_Supplied material_
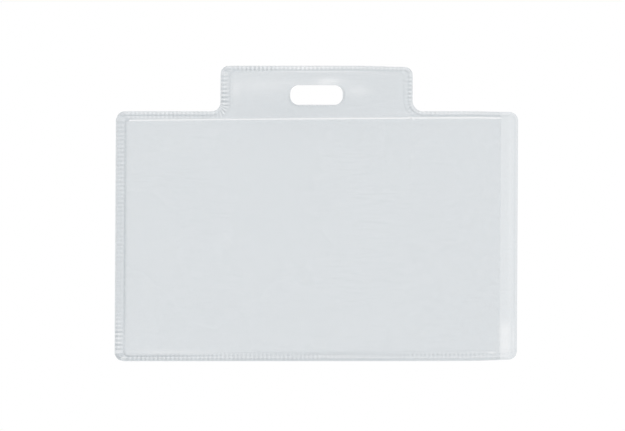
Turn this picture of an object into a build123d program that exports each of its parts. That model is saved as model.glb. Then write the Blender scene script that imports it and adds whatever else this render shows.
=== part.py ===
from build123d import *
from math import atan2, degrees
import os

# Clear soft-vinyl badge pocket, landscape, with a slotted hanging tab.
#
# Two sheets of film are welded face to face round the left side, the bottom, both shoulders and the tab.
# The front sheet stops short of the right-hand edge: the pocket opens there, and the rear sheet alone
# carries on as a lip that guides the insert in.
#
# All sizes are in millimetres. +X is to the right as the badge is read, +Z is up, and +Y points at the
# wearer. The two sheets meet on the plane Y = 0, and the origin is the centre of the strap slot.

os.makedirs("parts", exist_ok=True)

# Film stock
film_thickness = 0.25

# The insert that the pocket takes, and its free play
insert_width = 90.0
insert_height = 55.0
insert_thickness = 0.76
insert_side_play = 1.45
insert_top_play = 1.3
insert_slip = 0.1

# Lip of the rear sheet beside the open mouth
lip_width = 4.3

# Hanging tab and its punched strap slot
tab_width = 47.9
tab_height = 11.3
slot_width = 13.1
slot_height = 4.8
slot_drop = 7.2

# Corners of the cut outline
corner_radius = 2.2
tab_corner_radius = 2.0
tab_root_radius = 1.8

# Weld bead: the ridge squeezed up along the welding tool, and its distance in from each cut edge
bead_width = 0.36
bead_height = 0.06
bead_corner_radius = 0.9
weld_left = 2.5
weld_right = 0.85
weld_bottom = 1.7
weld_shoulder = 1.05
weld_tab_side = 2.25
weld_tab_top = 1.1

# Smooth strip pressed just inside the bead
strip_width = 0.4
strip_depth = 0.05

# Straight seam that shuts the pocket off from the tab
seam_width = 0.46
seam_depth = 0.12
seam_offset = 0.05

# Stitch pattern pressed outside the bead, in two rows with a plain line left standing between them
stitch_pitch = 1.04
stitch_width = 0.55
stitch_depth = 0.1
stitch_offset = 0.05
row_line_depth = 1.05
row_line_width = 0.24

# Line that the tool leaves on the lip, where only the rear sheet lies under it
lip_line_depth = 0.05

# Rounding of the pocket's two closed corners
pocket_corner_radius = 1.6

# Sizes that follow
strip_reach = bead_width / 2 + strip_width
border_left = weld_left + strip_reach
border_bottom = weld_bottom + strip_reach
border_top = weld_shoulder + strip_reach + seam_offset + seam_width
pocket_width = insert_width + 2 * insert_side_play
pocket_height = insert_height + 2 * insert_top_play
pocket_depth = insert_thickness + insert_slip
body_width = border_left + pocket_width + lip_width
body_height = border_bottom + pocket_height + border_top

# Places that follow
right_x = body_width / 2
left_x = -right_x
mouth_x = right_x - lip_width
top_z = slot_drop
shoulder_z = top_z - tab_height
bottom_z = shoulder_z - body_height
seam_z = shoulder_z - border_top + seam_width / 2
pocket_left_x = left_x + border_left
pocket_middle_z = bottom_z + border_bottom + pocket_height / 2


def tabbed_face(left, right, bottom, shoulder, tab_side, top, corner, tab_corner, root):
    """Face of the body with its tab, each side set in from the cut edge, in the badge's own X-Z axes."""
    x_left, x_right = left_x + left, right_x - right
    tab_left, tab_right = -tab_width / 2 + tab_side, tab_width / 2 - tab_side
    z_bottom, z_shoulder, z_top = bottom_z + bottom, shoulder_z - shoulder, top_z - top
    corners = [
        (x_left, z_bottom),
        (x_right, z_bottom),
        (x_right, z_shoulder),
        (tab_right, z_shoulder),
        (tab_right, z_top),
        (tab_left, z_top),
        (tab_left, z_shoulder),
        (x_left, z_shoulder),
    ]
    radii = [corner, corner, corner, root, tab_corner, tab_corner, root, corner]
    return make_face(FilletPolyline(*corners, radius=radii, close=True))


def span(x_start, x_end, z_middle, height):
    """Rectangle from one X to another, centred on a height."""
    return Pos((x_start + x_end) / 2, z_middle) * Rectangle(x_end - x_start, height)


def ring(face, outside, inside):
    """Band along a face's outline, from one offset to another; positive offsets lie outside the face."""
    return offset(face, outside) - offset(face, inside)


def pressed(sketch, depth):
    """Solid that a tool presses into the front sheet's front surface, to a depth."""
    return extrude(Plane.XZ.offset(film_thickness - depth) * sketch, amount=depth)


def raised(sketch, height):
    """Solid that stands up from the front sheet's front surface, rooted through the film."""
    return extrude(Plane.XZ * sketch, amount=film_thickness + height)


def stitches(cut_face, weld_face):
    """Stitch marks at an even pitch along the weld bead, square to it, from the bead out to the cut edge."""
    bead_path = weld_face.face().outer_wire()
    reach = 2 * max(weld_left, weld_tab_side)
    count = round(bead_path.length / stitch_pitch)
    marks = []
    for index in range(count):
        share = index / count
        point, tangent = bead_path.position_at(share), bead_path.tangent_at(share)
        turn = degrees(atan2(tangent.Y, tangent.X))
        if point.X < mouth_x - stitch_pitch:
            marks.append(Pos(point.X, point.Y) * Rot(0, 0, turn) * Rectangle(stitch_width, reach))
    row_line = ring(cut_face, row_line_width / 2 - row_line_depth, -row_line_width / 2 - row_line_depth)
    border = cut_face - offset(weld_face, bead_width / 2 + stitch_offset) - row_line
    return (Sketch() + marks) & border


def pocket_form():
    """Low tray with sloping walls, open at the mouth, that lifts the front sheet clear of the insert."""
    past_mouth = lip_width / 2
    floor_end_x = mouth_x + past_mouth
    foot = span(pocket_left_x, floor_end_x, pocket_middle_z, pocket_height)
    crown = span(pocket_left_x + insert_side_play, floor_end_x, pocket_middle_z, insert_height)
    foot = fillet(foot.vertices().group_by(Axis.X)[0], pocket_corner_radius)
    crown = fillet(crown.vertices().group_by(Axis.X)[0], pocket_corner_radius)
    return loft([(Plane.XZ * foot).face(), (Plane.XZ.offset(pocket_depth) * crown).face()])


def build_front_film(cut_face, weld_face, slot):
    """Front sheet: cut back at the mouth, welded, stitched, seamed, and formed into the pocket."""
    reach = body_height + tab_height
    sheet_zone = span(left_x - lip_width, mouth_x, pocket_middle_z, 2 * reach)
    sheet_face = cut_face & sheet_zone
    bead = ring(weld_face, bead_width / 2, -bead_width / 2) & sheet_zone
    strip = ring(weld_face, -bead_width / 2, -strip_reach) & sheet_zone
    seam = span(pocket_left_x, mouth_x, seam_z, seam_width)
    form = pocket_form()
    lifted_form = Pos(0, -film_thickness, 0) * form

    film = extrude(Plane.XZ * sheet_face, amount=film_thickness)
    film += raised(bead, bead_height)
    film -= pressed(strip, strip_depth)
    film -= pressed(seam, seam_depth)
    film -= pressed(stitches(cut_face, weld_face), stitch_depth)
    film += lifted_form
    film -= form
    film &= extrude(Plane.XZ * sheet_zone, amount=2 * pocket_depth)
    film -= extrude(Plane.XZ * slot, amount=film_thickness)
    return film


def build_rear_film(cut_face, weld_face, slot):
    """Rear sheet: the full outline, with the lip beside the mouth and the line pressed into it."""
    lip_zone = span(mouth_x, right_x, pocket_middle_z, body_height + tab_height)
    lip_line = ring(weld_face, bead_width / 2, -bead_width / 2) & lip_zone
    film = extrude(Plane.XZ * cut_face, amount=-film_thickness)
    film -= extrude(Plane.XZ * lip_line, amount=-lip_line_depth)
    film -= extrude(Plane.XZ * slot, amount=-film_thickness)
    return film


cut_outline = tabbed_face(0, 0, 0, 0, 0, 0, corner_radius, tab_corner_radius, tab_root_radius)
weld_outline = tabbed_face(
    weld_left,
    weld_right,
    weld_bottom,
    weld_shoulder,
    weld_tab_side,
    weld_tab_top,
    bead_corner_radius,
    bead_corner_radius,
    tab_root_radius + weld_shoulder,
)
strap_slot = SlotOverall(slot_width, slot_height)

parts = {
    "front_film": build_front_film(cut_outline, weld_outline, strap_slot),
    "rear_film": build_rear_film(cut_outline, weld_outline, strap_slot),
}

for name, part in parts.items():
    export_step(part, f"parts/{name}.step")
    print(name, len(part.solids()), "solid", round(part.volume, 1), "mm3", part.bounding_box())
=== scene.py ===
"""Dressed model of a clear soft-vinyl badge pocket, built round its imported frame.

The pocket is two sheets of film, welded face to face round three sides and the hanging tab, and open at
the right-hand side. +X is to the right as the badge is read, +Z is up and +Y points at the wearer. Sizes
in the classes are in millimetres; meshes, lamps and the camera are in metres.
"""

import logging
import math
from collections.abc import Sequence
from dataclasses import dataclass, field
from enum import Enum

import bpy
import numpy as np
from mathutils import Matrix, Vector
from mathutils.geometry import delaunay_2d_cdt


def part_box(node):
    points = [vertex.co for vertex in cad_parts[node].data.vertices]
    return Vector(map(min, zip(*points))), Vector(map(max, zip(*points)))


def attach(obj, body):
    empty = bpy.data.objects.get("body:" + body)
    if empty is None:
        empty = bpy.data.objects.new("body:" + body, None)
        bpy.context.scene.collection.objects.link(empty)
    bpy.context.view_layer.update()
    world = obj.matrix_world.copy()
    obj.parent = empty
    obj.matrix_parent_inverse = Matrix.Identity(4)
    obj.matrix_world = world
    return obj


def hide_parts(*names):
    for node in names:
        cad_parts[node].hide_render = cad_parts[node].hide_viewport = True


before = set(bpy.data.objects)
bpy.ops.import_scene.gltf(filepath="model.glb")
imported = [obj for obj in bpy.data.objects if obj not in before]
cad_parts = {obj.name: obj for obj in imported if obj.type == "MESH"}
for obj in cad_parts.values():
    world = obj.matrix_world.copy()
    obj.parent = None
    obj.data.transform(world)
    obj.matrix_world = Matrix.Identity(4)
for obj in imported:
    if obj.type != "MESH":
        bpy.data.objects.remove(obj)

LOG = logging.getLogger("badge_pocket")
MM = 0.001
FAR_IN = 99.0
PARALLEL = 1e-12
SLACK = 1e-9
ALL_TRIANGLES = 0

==

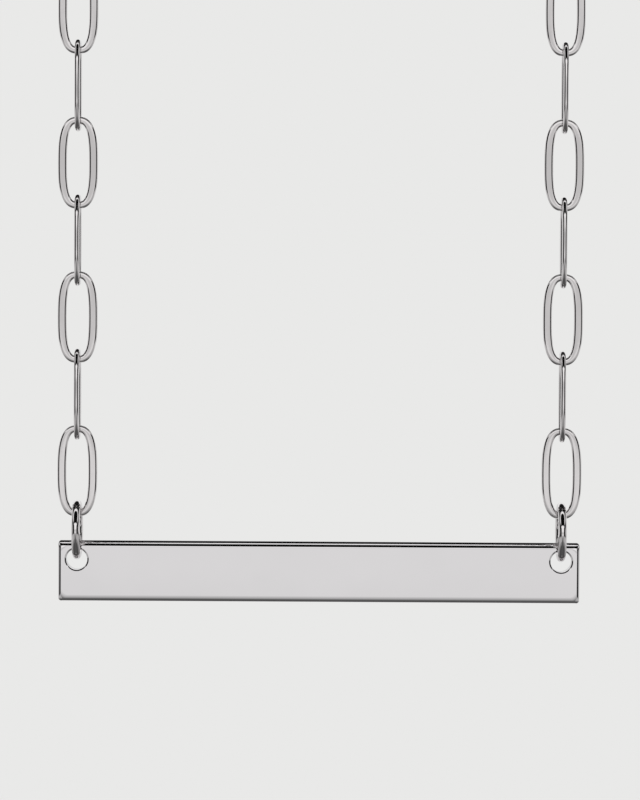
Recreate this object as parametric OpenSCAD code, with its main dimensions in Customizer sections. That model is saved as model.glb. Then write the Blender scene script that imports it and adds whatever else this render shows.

_Your instructions_
Retype exactly, and only, the lines from the one containing "strap_slot = SlotOverall(slot_width, slot_height)" through the one containing "obj.parent = None", both included.

_Full output_
strap_slot = SlotOverall(slot_width, slot_height)

parts = {
    "front_film": build_front_film(cut_outline, weld_outline, strap_slot),
    "rear_film": build_rear_film(cut_outline, weld_outline, strap_slot),
}

for name, part in parts.items():
    export_step(part, f"parts/{name}.step")
    print(name, len(part.solids()), "solid", round(part.volume, 1), "mm3", part.bounding_box())
=== scene.py ===
"""Dressed model of a clear soft-vinyl badge pocket, built round its imported frame.

The pocket is two sheets of film, welded face to face round three sides and the hanging tab, and open at
the right-hand side. +X is to the right as the badge is read, +Z is up and +Y points at the wearer. Sizes
in the classes are in millimetres; meshes, lamps and the camera are in metres.
"""

import logging
import math
from collections.abc import Sequence
from dataclasses import dataclass, field
from enum import Enum

import bpy
import numpy as np
from mathutils import Matrix, Vector
from mathutils.geometry import delaunay_2d_cdt


def part_box(node):
    points = [vertex.co for vertex in cad_parts[node].data.vertices]
    return Vector(map(min, zip(*points))), Vector(map(max, zip(*points)))


def attach(obj, body):
    empty = bpy.data.objects.get("body:" + body)
    if empty is None:
        empty = bpy.data.objects.new("body:" + body, None)
        bpy.context.scene.collection.objects.link(empty)
    bpy.context.view_layer.update()
    world = obj.matrix_world.copy()
    obj.parent = empty
    obj.matrix_parent_inverse = Matrix.Identity(4)
    obj.matrix_world = world
    return obj


def hide_parts(*names):
    for node in names:
        cad_parts[node].hide_render = cad_parts[node].hide_viewport = True


before = set(bpy.data.objects)
bpy.ops.import_scene.gltf(filepath="model.glb")
imported = [obj for obj in bpy.data.objects if obj not in before]
cad_parts = {obj.name: obj for obj in imported if obj.type == "MESH"}
for obj in cad_parts.values():
    world = obj.matrix_world.copy()
    obj.parent = None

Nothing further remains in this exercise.